Der Kaiser hatte ihn nach dem Sieg in Wien halten wollen, aber Marco d’Aviano reiste unermüdlich weiter durch ein von den Türkenkriegen geschütteltes Europa, nun vor allem im Osten, um weiter zu predigen und eindrucksvolle Akte des Glaubens zu setzen: Als er mit einer Marienstatue von Ungarn nach Wien pilgerte (die Marienverehrung hatte er mit Johannes Paul II. gemeinsam), siegte Prinz Eugen wenig später bei Zenta. Die kaiserliche Familie fragte ihn um Rat, und Marco d’Aviano war es, der sich bei der Brautwahl von Erzherzog Joseph (dem späteren Kaiser Joseph I.) für eine katholische Prinzessin aussprach und eine glückliche Ehe stiftete.

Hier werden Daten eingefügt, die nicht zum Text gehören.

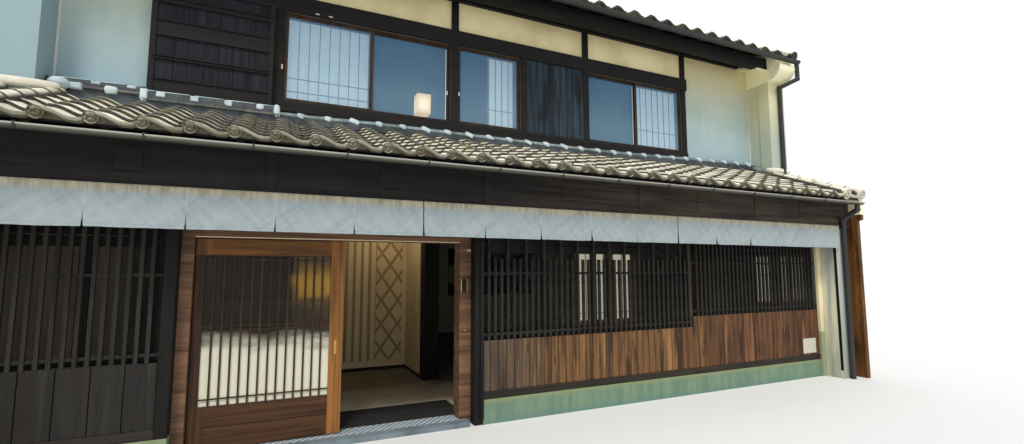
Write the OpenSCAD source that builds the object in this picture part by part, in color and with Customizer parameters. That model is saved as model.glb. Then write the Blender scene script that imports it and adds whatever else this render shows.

1699 hatte ihn der Vatikan (nun schon der nächste Papst) in diplomatischer Mission nach Wien geschickt, um entstandene Schwierigkeiten auszuräumen. Marco d’Aviano starb bei diesem Aufenthalt, als der Kaiser und die Kaiserin ihn gerade an seinem Krankenbett besuchten. Es spricht für die Einstellung des Barocks zum Tode, dass Leopold I. später in einem Brief schrieb: „Ich hatte das Glück, mit der Kaiserin bei seinem Tod zugegen zu sein…“ Marco d’Aviano war mit dem Kreuz in der Hand gestorben.

Die beiden Autoren – Giuliana V. Fantuz, für Biographien zu christlichen Themen bekannt, Venanzio Renier, seinerseits Kapuziner, der die Seligsprechung Marco d’Avianos unermüdlich betrieben hatte – , begnügen sich allerdings nicht mit den Lebensbildern der beiden Männer aus Italien, die für Österreich so wichtig wurden, sondern malen ausführlich die Epoche, die Türkenkriege und ihre Protagonisten (ein spannendes Porträt ist auch Großwesir Kara Mustafa Pascha gewidmet). So hat man es nicht mit einem katholischen Erbauungswerk, sondern einen Stück Geschichte zu tun.